Le Monde, la lucidité et « le camp du bien »…

Il fut un temps où « Le Monde » était qualifié de « journal de référence ». Cela ne l’a pas empêché dans les années 70 de chanter les louanges des Khmers rouges et de se réjouir de la chute de Saïgon le 30 avril 1975. On connaît la suite: un génocide au Cambodge et des dizaines de milliers de boat-people fuyant le Viet-Nam communiste. Sans doute obnubilé par un anti-impérialisme de bon aloi, redoutant aussi de se faire accuser d’anti-communisme, le quotidien « de référence » avait pour le moins manqué de lucidité en devenant le quotidien de « révérence » à l’égard de mouvements révolutionnaires qui faisaient sombrer leurs peuples dans la tragédie…

Il fut un temps où « Le Monde », fort de ses certitudes, avait une curieuse habitude face à ses contradicteurs. Contraint par le droit de réponse de publier une mise au point, il ne manquait jamais de faire suivre celle-ci d’un commentaire qualifié de « 6 entre crochets » par les professionnels en raison de sa présentation typographique*. En des termes choisis, en quelques phrases bien ciselées il réduisait à néant le propos du contradicteur. Une manière de souligner que « Le Monde » et ses rédacteurs auraient le dernier mot. Une manière d’affirmer ce statut bien particulier de « quotidien de référence ».

Aujourd’hui, lorsqu’un dessin de Xavier Gorce ** évoque à la fois les familles recomposées et l’inceste, à la suite de la publication du livre de Camille Kouchner « La familia grande » et de ses révélations, les réseaux sociaux se déchaînent. Alors, « Le Monde » cède, s’excuse et désavoue son dessinateur. Peut-être ce dessin n’était-il pas le meilleur de Xavier Gorce. Peut-être cet épisode révèle-t-il quelques faiblesses dans l’organisation interne du quotidien et son processus de validation. Il n’empêche : il aura suffi que les réseaux sociaux s’enflamment pour que la direction du « Monde » leur donne raison. Si au moins nous avions la certitude que la grande masse de ceux qui se sont indignés étaient des lecteurs assidus du « Monde », des abonnés payants… Mais ce n’est même pas sûr !

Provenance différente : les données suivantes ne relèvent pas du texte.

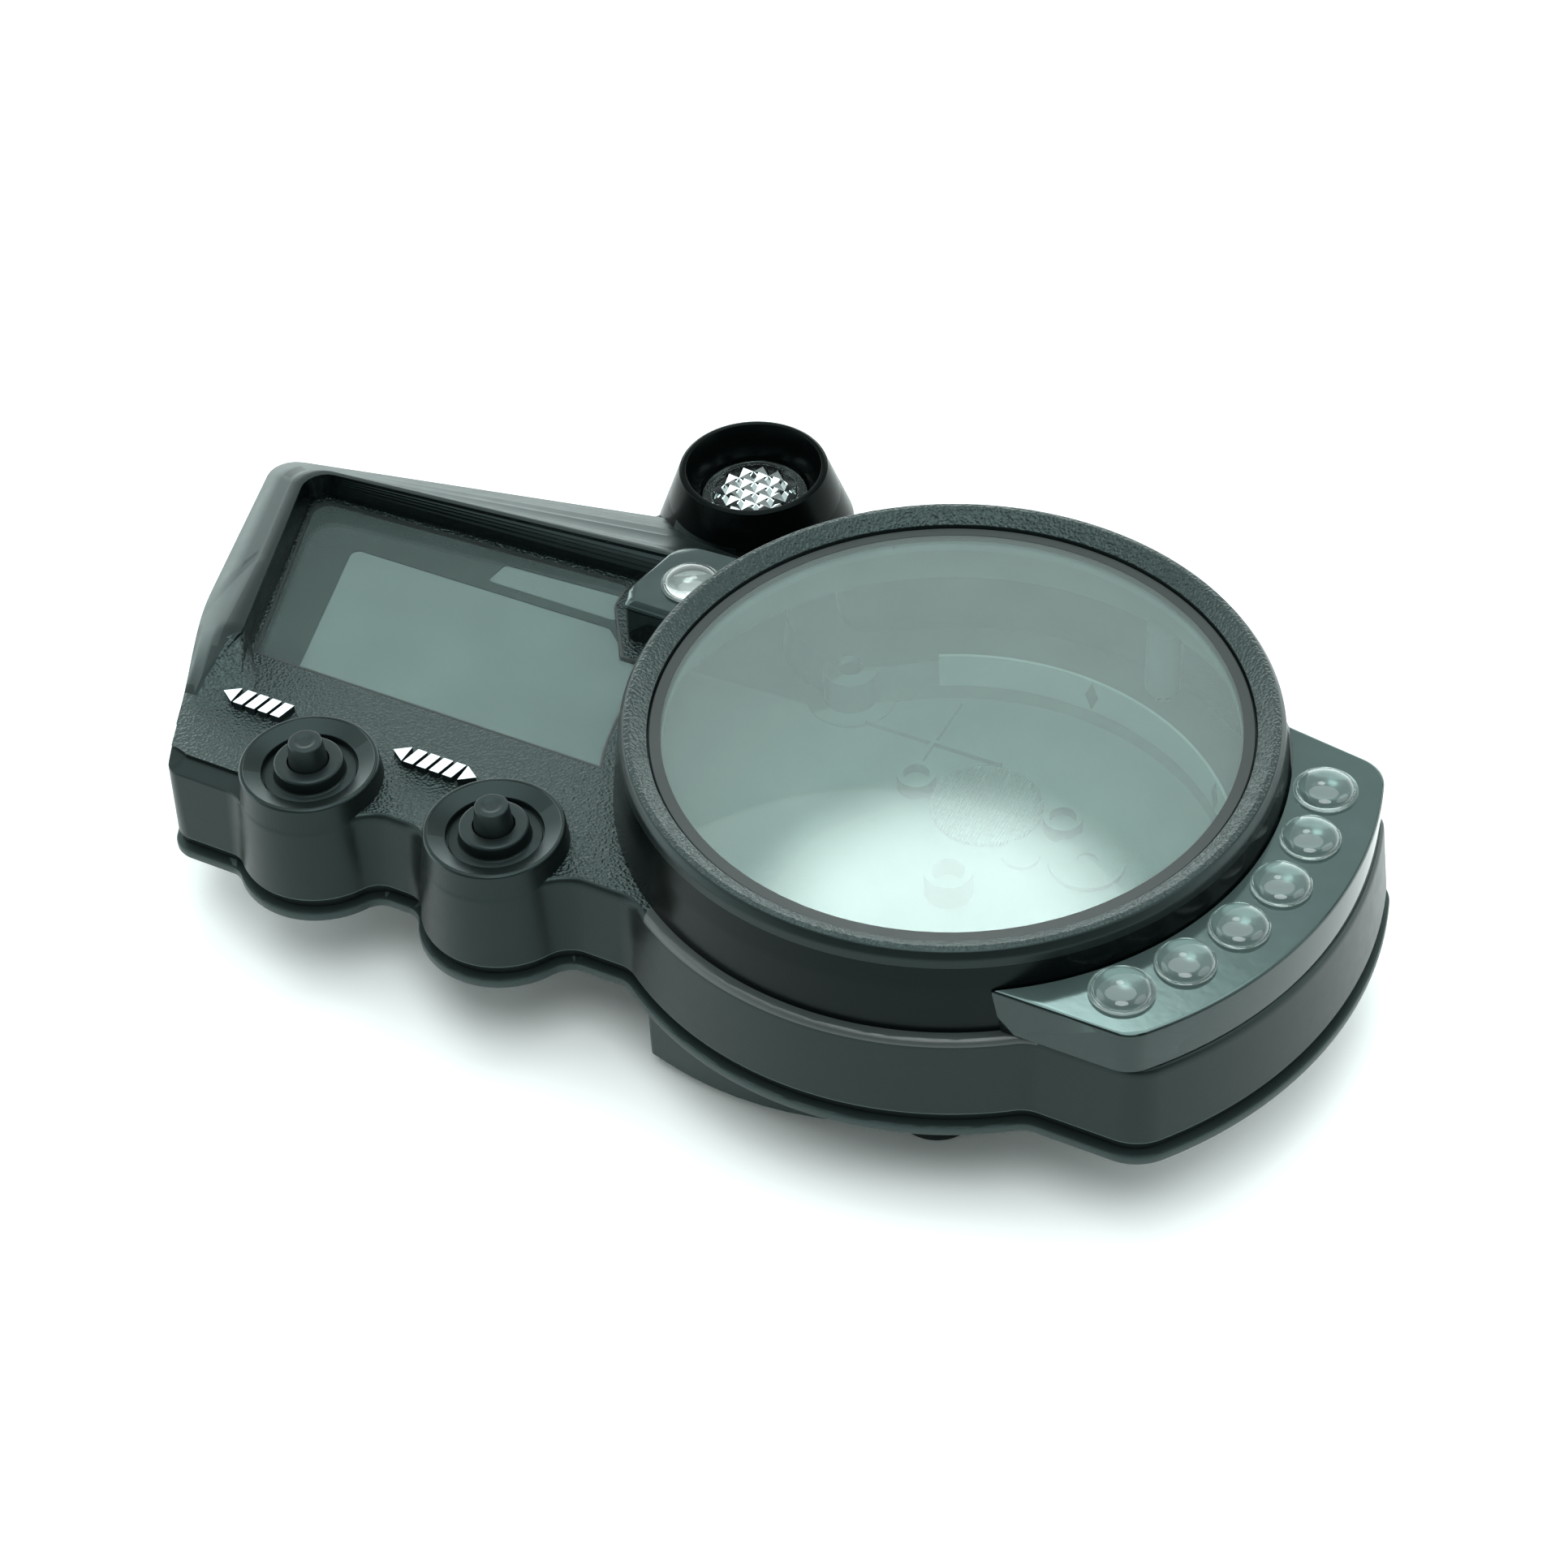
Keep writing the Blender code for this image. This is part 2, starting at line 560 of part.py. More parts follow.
def push_button(word, point):
    turned(f"{word}_button", point,
           [(0.0, BUTTON_TOP), (2.7, BUTTON_TOP), (3.0, BUTTON_TOP - 0.3), (3.5, 44.4), (3.5, FLANGE_TOP),
            (5.6, FLANGE_TOP), (5.6, FLANGE_BOTTOM), (2.0, FLANGE_BOTTOM), (2.0, STEM_BOTTOM),
            (0.0, STEM_BOTTOM)],
           RUBBER, sides=24)
    turned(f"{word}_boot", point,
           [(5.3, 44.8), (6.0, 44.5), (6.25, 43.8), (6.25, 42.7), (8.1, 42.5), (8.1, 41.7),
            (3.9, 41.7), (3.9, 44.2), (4.5, 44.7)], RUBBER, sides=28, ring=True)
    turned(f"{word}_retainer", point,
           [(11.4, RETAINER_HIGH), (11.4, RETAINER_LOW), (2.6, RETAINER_LOW), (2.6, RETAINER_HIGH)],
           CASE_BLACK, sides=24, ring=True)
    spring(f"{word}_spring", point)


# ---------------------------------------------------------------- the rear case and its fittings

def rear_case():
    case = slab("rear_case", cover_outline(LIP_OUT), LIP_BOTTOM, LIP_TOP, CASE_BLACK)
    tray = loft("tray", [(cover_outline(LIP_IN - 1.5), TRAY_BOTTOM), (cover_outline(LIP_IN), LIP_TOP - 0.6)])
    hollow = loft("tray_hollow", [(cover_outline(LIP_IN - 3.6), TRAY_FLOOR),
                                  (cover_outline(LIP_IN - 2.2), LIP_TOP + 2.0)])
    block = rounded([(-35.0, -50.6, 1.5), (-16.0, -55.2, 60.0), (2.4, -50.8, 3.0), (2.4, -38.0, 0),
                     (-35.0, -38.0, 0)])
    block_hollow = rounded([(-32.8, -48.6, 1.0), (-16.0, -52.6, 60.0), (0.2, -48.6, 1.0), (0.2, -40.2, 0),
                            (-32.8, -40.2, 0)])
    join(case, tray, slab("block", block, BLOCK_BOTTOM, LIP_BOTTOM + 0.5))
    cut(case, hollow, slab("block_hollow", block_hollow, BLOCK_BOTTOM + 2.0, LIP_BOTTOM + 4.0))
    join(case,
         cylinders("mount_ears", MOUNT_PLACES, 8.6, TRAY_BOTTOM, TRAY_FLOOR + 0.4, sides=24),
         cylinders("mount_bosses", MOUNT_PLACES, 5.2, TRAY_FLOOR - 1.0, 20.6, sides=20),
         cylinders("centre_boss", [(0.0, -1.5)], 4.4, TRAY_FLOOR - 1.0, 18.5, sides=20),
         cylinders("round_pad", [(19.6, 15.2)], 7.0, TRAY_FLOOR - 1.0, 14.2, sides=20))
    cut(case,
        cylinders("mount_holes", MOUNT_PLACES, 2.3, 0.0, 30.0, sides=16),
        cylinders("centre_hole", [(0.0, -1.5)], 3.0, 15.0, 30.0, sides=16),
        cylinders("pad_hole", [(19.6, 15.2)], 2.0, 13.6, 30.0, sides=12),
        cylinders("breather_hole", [BREATHER], 8.6, 5.0, 16.0, sides=20),
        cylinders("screw_holes", SCREW_PLACES, 1.7, 15.0, 25.0, sides=10),
        slab("connector_hole", oblong(CONNECTOR, 12.0, 6.0, 1.5), 5.0, 16.0))
    return case


def case_fittings():
    plate("case_gasket", [cover_outline(-0.9), cover_outline(-2.3)], LIP_TOP + GAP, SEAM - GAP, RUBBER)
    low = TRAY_FLOOR + GAP
    turned("breather_mesh", BREATHER, [(0.0, low + 0.6), (10.4, low + 0.6), (10.4, low), (0.0, low)],
           MESH_GREY, sides=24)
    for index, point in enumerate(MOUNT_PLACES):
        grommet = [(7.4, TRAY_BOTTOM - GAP), (7.4, 0.5), (6.9, 0.0), (3.4, 0.0), (3.4, TRAY_BOTTOM - GAP)]
        turned(f"mount_grommet_{index + 1}", point, grommet, RUBBER, sides=20, ring=True)
        collar = [(3.1, TRAY_BOTTOM - GAP), (3.1, 0.3), (2.3, 0.3), (2.3, TRAY_BOTTOM - GAP)]
        turned(f"mount_collar_{index + 1}", point, collar, ZINC, sides=16, ring=True)
    for index, point in enumerate(SCREW_PLACES):
        head = LIP_BOTTOM - GAP
        screw = [(0.0, 30.0), (0.9, 30.0), (1.1, 29.0), (1.1, head), (3.0, head), (2.6, head - 1.9),
                 (0.0, head - 1.9)]
        turned(f"case_screw_{index + 1}", point, screw, ZINC, sides=10)
    plate("connector_boot", [oblong(CONNECTOR, 14.0, 8.0, 3.0), oblong(CONNECTOR, 11.6, 5.6, 1.5)],
          3.0, TRAY_BOTTOM - GAP, RUBBER)


front_cover()
windows()
indicators()
shift_light()
push_button("reset", RESET[:2])
push_button("select", SELECT[:2])
rear_case()
case_fittings()
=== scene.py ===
"""Looks of a motorcycle instrument cluster case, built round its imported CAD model.

Plan positions are millimetres from the axis of the round drum and heights are millimetres above the
surface that the case rests on.  Meshes are made in millimetres, and piece() turns them into metres.
"""

import math

import bmesh
import bpy
from mathutils import Matrix, Vector
from mathutils.geometry import delaunay_2d_cdt


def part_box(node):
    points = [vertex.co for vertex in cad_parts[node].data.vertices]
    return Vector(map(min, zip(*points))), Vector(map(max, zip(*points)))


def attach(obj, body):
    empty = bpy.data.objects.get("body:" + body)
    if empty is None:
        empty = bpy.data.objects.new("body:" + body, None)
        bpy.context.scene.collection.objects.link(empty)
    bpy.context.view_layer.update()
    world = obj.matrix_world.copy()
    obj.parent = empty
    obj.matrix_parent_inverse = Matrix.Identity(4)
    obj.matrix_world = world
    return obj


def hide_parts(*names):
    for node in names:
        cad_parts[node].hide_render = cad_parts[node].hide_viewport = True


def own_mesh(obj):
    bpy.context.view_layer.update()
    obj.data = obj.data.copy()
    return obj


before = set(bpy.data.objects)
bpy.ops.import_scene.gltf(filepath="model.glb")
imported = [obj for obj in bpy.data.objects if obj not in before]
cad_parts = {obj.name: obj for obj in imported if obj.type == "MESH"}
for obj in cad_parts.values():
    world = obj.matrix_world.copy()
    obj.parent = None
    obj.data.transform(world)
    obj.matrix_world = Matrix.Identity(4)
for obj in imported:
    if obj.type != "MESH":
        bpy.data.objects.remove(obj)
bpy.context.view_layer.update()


MM = 0.001
lens_low, lens_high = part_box("tach_lens")
DRUM_X = (lens_low.x + lens_high.x) / 2 / MM
DRUM_Y = (lens_low.y + lens_high.y) / 2 / MM

# Sizes shared with the CAD and its joints.  An edge is its normal's bearing and its distance from the
# drum's axis, and a circle is x, y and radius.
SEAM, PANEL, STRIP_TOP, DRUM_TOP, BEZEL_TOP = 24.0, 40.0, 49.0, 53.4, 56.5
DRUM, RIGHT_ARC = (0.0, 0.0, 63.0), (0.0, 0.0, 76.5)
RESET, SELECT, HOOD = (-102.5, -47.0, 14.6), (-64.6, -47.1, 14.6), (-64.6, 50.2, 18.4)
LEFT_FRONT, MID_FRONT, FRONT = (-90.0, 56.3), (-90.0, 51.4), (-90.0, 50.6)
STRIP_BACK, BACK, LEFT_BACK, LEFT = (81.0, 37.3), (101.4, 57.3), (195.5, 146.3), (203.6, 141.9)
LAMP_RADIUS, LAMP_PITCH, FIRST_LAMP = 64.6, 10.8, -39.5
POD_LAMP = (-60.9, 18.4)
SCREW_PLACES = [(-126.0, -50.3), (-84.0, -45.4), (-45.0, -44.6), (64.5, -27.5), (69.5, 9.5), (17.7, 53.7),
                (-151.2, 21.6)]
MOUNT_PLACES = [(15.0, -38.0), (-38.8, 37.4), (-118.0, 2.0)]
BREATHER, CONNECTOR = (-2.9, 20.8), (-82.0, -8.0)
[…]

La Direction du « Monde » peut bien s’abriter derrière sa ligne éditoriale pour justifier ses excuses. Mais affirmer, comme le fait Jérôme Fenoglio, le Directeur du « Monde » que ce dessin « pouvait être lu comme une relativisation de la gravité des faits d’inceste » interroge***. Car une telle phrase fait peu de cas du second degré qui est le propre de nombre de dessins de presse. Et cet épisode risque de faire jurisprudence même si « Le Monde », bien sûr, affirme se refuser à pratiquer toute forme de censure !… Car ce qui est ici en cause, c’est la possibilité de faire un trait d’humour sur certains faits ou certaines situations. Au-delà, c’est l’aptitude de nos concitoyens à décoder la caricature appliquée à une situation particulière. Ce qui était possible hier semble ne plus l’être désormais. Et de l’islamisme radical aux considérations ethniques ou sexuelles, des postures victimaires jusqu’aux revendications identitaires, la liste des sujets tabous ne manque pas de s’allonger. Et « le Monde » se place de lui-même dans le piège qui se referme sur lui.

Il y aura toujours des incultes incapables de comprendre le sens des mots. Il y aura toujours des personnes inaccessibles à l’humour et au second degré. Il y aura toujours ceux qui placeront leur identité, leur conception de la morale ou de la bienséance au dessus de tout. Les uns et les autres ont l’indignation facile. Quand celle-ci rejoint des sensibilités à fleur de peau, quelles qu’en soient les raisons, la matière inflammable des réseaux sociaux s’embrase quasi-instantanément. Et les leçons de morale fusent de tous côtés. Face à de tels débordements dont on connaît les effets ravageurs, en s’excusant, les responsables éditoriaux du « Monde » ont fait preuve de faiblesse. A moins que ce ne soit une illustration du fait que « Le Monde » est rattrapé par ses vieux démons que sont l’absence de lucidité et la peur de ne pas être « dans le camp du bien ». Comme au temps de choix éditoriaux pour le moins regrettables…

* « 6 entre crochets » fait référence à la taille des caractères et à l’insertion du texte entre des figures typographiques appelées « crochets »

** En l’espèce, ce dessin présentait un petit pingouin demandant : « si j’ai été abusé par le demi-frère adoptif de la compagne de mon père transgenre devenu ma mère, est-ce un inceste ? ».

*** Cela provoque d’ailleurs de vifs débats au sein de la rédaction, comme en témoigne la convocation d’un Comité de rédaction ce mercredi 27 janvier après-midi par la Société des Rédacteurs du Monde.